◆ Exercise ◆
Up to and including the line with "outside and inside.", reproduce the listing below exactly, beginning at its first line.
* start *
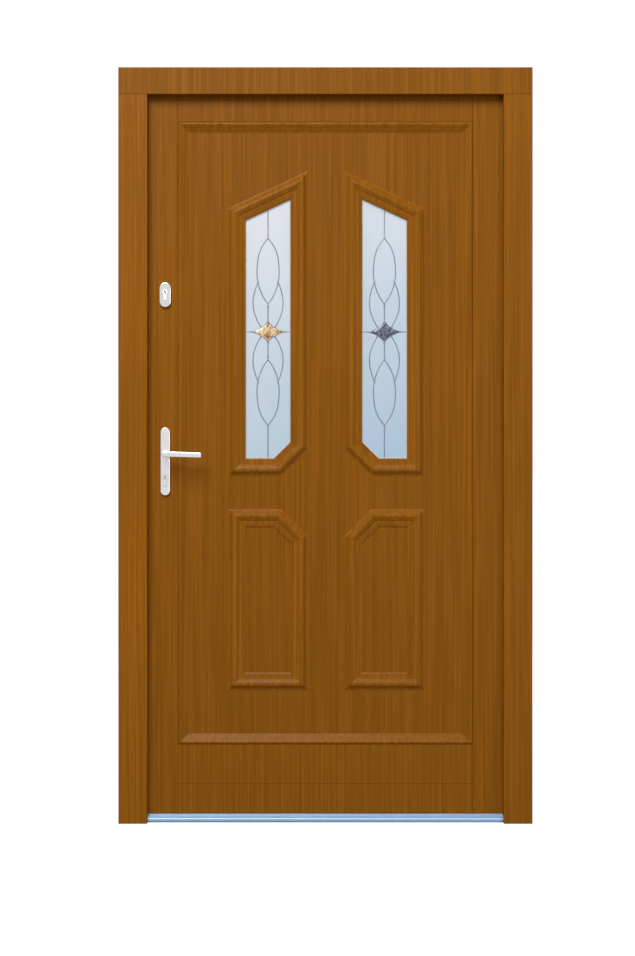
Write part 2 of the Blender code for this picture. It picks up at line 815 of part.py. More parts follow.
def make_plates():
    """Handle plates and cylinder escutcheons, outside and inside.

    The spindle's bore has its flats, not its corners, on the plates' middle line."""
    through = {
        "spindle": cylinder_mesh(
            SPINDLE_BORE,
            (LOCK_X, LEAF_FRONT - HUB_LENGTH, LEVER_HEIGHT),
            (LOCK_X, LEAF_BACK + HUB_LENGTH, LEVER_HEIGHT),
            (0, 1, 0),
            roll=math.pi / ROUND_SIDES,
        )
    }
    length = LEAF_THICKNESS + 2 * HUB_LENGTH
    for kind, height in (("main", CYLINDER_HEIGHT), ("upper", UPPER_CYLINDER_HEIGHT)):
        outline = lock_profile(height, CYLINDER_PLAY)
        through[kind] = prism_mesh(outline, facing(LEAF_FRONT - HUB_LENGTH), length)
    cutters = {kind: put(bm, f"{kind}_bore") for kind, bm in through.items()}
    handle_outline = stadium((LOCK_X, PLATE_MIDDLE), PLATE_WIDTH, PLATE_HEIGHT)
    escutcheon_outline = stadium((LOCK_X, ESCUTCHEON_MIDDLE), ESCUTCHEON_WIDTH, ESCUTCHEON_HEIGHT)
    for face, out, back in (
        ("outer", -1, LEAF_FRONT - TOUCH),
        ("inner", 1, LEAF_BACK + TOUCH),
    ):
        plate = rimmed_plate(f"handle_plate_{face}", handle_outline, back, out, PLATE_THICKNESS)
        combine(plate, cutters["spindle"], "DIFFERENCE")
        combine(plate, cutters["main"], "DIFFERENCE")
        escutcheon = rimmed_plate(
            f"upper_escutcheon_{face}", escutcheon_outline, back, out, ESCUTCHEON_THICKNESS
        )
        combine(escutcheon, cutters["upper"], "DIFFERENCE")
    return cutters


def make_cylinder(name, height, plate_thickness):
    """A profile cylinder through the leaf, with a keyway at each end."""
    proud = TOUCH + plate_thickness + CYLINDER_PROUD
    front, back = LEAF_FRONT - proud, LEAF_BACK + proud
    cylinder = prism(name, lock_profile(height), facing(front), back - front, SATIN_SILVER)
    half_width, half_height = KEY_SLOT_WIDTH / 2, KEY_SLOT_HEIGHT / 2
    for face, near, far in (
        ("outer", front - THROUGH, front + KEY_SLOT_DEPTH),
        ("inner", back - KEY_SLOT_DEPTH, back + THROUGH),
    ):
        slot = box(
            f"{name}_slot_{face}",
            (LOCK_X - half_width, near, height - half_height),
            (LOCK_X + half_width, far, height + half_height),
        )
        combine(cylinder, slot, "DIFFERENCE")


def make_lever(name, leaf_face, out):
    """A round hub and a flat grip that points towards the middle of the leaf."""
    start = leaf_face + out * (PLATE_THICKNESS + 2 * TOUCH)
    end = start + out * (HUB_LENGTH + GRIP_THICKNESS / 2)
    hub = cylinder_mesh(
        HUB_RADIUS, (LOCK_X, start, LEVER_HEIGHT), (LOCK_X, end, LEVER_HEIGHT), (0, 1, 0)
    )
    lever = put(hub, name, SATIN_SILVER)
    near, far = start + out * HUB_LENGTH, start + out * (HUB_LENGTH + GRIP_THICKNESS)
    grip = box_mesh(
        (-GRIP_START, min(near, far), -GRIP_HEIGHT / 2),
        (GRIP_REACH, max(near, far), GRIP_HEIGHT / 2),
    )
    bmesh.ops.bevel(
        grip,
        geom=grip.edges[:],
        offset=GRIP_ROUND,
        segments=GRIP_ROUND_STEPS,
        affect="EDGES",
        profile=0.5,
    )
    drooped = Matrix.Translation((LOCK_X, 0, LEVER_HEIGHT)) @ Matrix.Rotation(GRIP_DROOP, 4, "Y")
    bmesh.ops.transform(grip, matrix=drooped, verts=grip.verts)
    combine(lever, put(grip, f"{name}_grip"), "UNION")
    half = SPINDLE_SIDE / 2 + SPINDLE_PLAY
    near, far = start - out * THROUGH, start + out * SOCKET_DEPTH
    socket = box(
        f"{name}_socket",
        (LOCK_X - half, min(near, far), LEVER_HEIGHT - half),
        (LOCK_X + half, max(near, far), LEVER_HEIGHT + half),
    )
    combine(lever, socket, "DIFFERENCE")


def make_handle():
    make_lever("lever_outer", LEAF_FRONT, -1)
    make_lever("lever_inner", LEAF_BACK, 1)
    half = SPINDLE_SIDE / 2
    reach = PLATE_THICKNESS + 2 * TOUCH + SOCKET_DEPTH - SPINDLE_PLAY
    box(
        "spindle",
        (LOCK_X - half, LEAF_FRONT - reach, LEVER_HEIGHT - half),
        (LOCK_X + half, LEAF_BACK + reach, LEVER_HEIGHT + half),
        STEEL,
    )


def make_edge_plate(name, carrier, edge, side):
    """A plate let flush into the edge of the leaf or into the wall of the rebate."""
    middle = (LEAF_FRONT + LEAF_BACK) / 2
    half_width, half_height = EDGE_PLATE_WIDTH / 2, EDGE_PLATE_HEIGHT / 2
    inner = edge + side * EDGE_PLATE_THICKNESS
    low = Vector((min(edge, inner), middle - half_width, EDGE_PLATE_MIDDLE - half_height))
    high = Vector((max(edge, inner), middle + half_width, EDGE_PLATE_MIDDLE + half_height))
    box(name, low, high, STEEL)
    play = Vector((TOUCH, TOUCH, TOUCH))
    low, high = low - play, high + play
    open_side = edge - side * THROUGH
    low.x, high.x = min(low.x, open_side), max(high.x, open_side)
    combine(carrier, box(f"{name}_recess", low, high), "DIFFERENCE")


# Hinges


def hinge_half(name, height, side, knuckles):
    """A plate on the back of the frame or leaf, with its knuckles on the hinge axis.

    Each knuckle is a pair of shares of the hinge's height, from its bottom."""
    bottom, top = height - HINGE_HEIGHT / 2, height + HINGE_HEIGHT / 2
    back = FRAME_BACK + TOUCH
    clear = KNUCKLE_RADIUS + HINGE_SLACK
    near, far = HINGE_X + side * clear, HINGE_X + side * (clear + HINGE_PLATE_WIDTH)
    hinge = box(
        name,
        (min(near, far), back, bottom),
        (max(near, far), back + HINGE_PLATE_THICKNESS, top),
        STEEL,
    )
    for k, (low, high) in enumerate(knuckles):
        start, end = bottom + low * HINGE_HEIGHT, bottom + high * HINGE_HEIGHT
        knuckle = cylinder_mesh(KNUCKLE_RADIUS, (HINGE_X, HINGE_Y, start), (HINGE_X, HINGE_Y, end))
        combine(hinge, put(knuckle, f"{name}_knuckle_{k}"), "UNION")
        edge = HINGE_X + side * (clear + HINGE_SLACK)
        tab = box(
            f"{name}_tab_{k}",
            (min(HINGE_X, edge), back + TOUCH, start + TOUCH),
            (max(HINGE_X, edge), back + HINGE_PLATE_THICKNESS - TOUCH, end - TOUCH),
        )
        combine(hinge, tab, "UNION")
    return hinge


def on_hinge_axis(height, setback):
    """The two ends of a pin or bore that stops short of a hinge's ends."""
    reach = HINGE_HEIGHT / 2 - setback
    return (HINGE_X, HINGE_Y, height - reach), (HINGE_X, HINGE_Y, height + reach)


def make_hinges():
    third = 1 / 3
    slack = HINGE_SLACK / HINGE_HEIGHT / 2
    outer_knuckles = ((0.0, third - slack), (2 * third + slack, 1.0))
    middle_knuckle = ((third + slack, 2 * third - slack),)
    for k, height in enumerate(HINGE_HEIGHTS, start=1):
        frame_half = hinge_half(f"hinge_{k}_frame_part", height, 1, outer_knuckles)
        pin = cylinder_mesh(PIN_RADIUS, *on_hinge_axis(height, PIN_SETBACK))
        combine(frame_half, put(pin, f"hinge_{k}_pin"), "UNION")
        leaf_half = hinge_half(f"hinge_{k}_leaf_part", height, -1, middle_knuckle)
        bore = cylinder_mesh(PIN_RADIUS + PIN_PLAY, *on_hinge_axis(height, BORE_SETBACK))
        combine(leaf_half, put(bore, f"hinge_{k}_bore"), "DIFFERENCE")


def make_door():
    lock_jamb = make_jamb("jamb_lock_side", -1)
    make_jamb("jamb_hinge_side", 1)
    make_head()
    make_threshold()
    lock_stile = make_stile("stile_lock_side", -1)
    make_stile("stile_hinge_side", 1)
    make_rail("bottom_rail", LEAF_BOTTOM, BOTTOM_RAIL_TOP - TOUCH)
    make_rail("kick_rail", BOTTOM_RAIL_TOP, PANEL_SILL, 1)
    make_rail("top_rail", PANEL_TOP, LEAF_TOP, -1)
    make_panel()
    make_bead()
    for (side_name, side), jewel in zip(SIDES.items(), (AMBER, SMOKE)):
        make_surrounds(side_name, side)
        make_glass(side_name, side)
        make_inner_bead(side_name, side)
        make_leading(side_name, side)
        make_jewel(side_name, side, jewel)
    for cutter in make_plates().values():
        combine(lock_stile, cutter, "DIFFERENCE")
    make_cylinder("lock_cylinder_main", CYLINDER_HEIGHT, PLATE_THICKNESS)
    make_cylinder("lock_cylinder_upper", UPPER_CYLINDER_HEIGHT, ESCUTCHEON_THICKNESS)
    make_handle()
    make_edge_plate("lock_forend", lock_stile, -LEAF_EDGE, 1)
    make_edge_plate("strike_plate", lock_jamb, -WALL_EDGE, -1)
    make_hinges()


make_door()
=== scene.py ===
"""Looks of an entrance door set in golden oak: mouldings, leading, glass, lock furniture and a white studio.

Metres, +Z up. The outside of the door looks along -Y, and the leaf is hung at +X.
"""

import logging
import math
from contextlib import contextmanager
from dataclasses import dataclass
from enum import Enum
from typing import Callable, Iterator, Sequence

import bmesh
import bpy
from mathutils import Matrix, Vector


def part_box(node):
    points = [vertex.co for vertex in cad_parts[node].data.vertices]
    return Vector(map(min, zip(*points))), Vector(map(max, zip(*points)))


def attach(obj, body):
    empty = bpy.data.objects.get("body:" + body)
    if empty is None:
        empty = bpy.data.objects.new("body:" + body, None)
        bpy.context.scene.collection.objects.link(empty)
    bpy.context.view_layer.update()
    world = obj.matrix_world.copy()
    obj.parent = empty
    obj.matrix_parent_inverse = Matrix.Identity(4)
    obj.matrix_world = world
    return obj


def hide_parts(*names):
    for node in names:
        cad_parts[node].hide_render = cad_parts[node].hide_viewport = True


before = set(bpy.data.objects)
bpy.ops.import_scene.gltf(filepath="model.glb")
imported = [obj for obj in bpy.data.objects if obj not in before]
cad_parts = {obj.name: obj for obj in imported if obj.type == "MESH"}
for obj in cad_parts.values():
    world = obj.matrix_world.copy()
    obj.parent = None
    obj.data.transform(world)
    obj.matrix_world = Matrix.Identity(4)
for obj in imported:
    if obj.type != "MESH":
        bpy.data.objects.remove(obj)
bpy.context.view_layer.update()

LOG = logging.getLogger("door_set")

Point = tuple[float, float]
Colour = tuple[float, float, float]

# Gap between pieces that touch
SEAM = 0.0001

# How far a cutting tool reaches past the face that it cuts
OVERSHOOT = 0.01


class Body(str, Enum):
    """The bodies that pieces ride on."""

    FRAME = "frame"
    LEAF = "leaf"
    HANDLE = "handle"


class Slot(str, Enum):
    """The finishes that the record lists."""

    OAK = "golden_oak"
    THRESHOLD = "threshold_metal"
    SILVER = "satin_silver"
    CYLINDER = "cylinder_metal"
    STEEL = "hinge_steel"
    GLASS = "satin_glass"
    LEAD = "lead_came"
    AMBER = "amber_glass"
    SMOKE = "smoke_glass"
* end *
◆ Task solution ◆
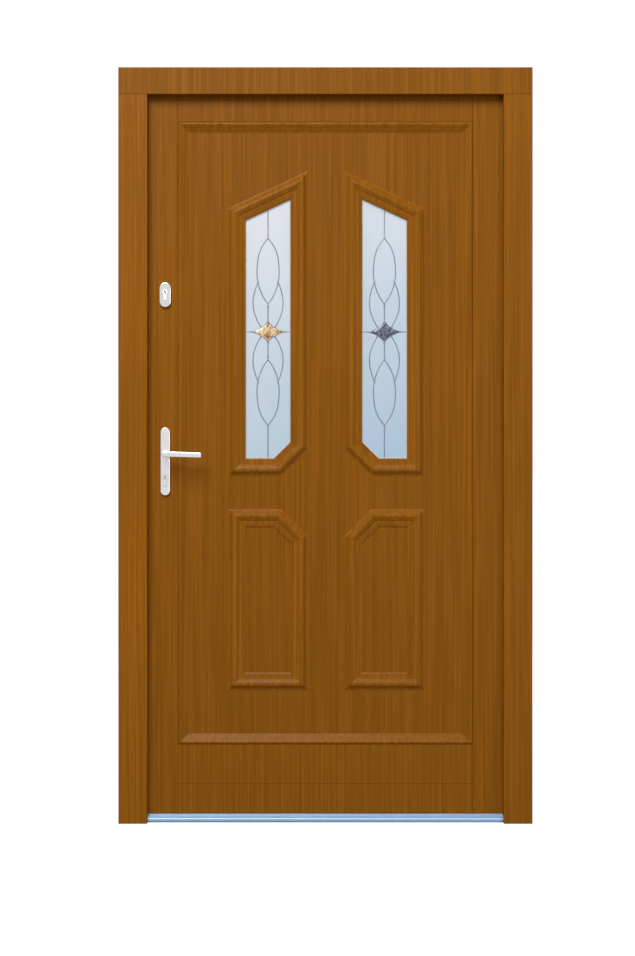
Write part 2 of the Blender code for this picture. It picks up at line 815 of part.py. More parts follow.
def make_plates():
    """Handle plates and cylinder escutcheons, outside and inside.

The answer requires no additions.